(142bj) Blending Chitosan with Polycaprolactone: Effect on Physicochemical Characteristics and Anti-Bacterial Activity
AIChE Annual Meeting
2005
2005 Annual Meeting
Materials Engineering and Sciences Division
MESD Poster Session
Monday, October 31, 2005 - 6:00pm to 8:30pm
Chitosan is a well sought-after polysaccharide in biomedical applications due to its biocompatibility, biodegradability to non-toxic substances, anti-bacterial properties and ease of fabrication into various configurations. However, weak mechanical properties and slow biodegradation rate have prevented its complete exploitation. Therefore it has been blended with Polycaprolactone (PCL) which is noted for its excellent tensile properties, flexibility and biodegradability. These blends have shown favorable results in terms of increased biological activity and alterable mechanical properties as reported in our previous work [1]. Thermal Analysis by Differential Scanning Calorimetry (DSC) indicated partial miscibility of the two polymers. In this work, the physico-chemical properties of the blends were further characterized by Wide Angle X-Ray Diffraction (WAXD), Dynamic Mechanical Thermal Analysis (DMTA), Atomic Force Microscopy and FTIR. In addition, anti-bacterial properties of membranes were evaluated using oral pathogens S. mutans and A. actinomycetemcomitans.
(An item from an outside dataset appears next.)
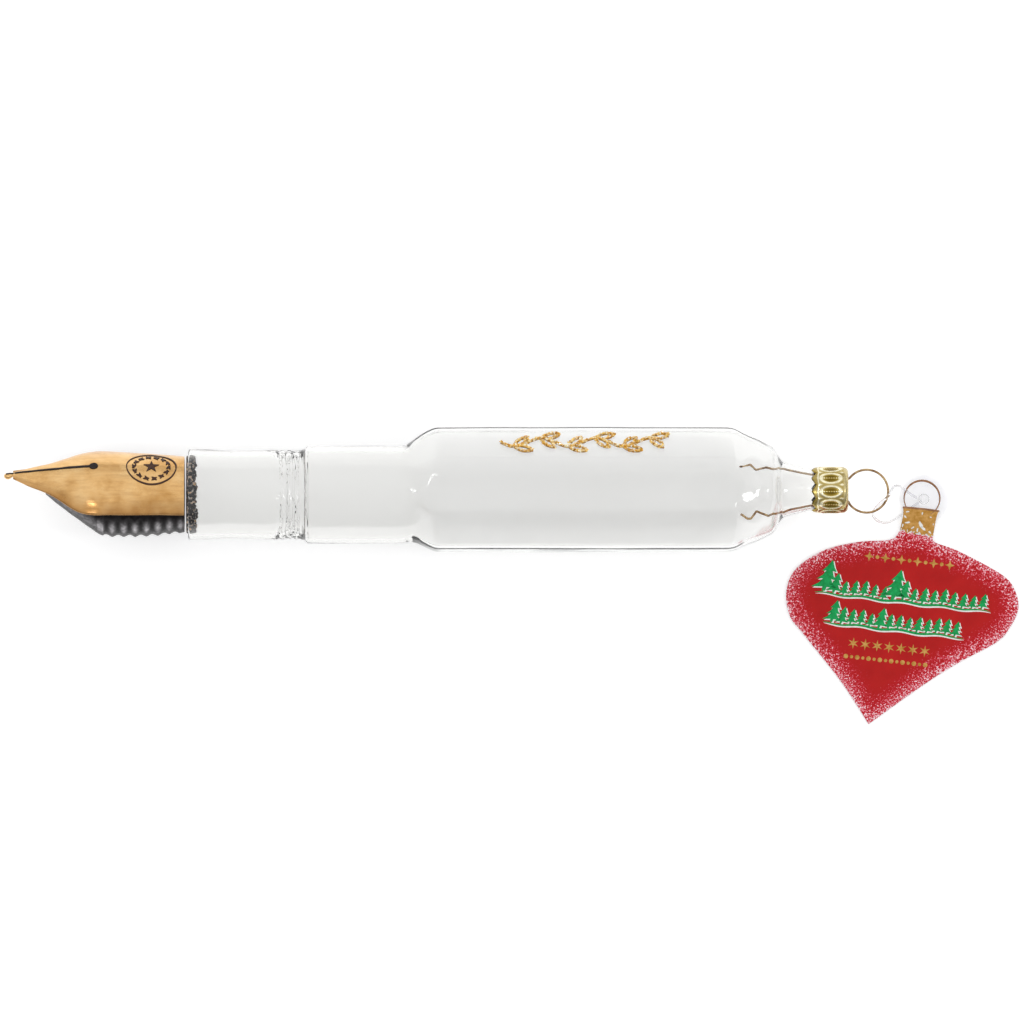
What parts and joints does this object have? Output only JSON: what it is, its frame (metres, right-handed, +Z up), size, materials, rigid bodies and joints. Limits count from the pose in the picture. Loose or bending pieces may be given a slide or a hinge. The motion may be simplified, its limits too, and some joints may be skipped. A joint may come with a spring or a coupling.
{
  "type": "glass pen ornament",
  "caption": "Blown clear-glass tree ornament shaped like a fountain pen, with gold nib, black feed, stamped cap, wire hanger, nylon loop and printed swing tag.",
  "frame": {"origin": "middle of the octagonal barrel's bottom facet, which rests on the table", "axes": "+X along the pen from the nib to the hanger, +Y away from the tag, +Z up"},
  "size_m": [0.1776, 0.051, 0.0214],
  "materials": {
    "clear_glass": "fire-polished thin blown glass",
    "gold_lacquer": "satin gold lacquer on blown glass",
    "black_lacquer": "gloss black lacquer on ribbed glass",
    "black_enamel": "painted enamel line",
    "brown_enamel": "painted enamel line",
    "dark_bond": "dark adhesive band",
    "gold_glitter": "metallised glitter in clear glue",
    "stamped_brass": "bright stamped sheet",
    "spring_wire": "brassed spring wire",
    "clear_nylon": "clear monofilament",
    "printed_film": "printed clear plastic film"
  },
  "bodies": {
    "glass": {"glass_body": "clear_glass", "nib": "gold_lacquer", "nib_point": "gold_lacquer", "slit_enamel": "black_enamel", "nib_emblem": "brown_enamel", "feed": "black_lacquer", "mouth_ring": "dark_bond", "glitter_flourish": "gold_glitter"},
    "cap": {"crown_cap": "stamped_brass", "hanger_ring": "spring_wire"},
    "leg_left": {"spring_leg_left": "spring_wire"},
    "leg_right": {"spring_leg_right": "spring_wire"},
    "loop": {"tag_loop": "clear_nylon", "loop_lock": "clear_nylon"},
    "tag": {"tag_film": "printed_film"}
  },
  "joints": [
    {"name": "cap_pull", "type": "slide", "parent": "glass", "child": "cap", "axis": [1, 0, 0], "range_m": [0, 0.0188]},
    {"name": "leg_left_squeeze", "type": "hinge", "parent": "cap", "child": "leg_left", "pos_m": [0.0456, 0.00193, 0.01068], "axis": [0, 0, 1], "range_deg": [0, 17.6]},
    {"name": "leg_right_squeeze", "type": "hinge", "parent": "cap", "child": "leg_right", "pos_m": [0.0456, -0.00193, 0.01068], "axis": [0, 0, -1], "range_deg": [0, 17.6]},
    {"name": "loop_swing", "type": "hinge", "parent": "cap", "child": "loop", "pos_m": [0.05334, -0.00124, 0.01068], "axis": [-0.635, -0.7725, 0], "range_deg": [0, 20]},
    {"name": "tag_swing", "type": "hinge", "parent": "loop", "child": "tag", "pos_m": [0.05988, -0.00083, 0.00088], "axis": [-0.9744, 0.225, 0], "range_deg": [0, 22]}
  ],
  "couplings": [
    {"joint": "leg_left_squeeze", "follows": "cap_pull", "rad_per_m": 16.23},
    {"joint": "leg_right_squeeze", "follows": "cap_pull", "rad_per_m": 16.23}
  ]
}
The bactericidal effect (by optical density measurements and agar plating) and bacterial adhesion (by digital imaging, Scanning Electron Microscopy and live/dead fluorescence bacterial staining) of the membranes were evaluated during a 24hr study. These analyses indicated that there is no interaction between the two components and their crystal structure is unaffected in the blends. However, the anti-bacterial properties of chitosan are compromised in the blends relative to chitosan. This could be probably due to the changes in the surface characteristics such as roughness and charge distribution.
1. Sarasam A, Madihally SV. Characterization of Chitosan-Polycaprolactone Blends for Tissue Engineering Applications. Biomaterials. 26 (27): 5500-5508, 2005.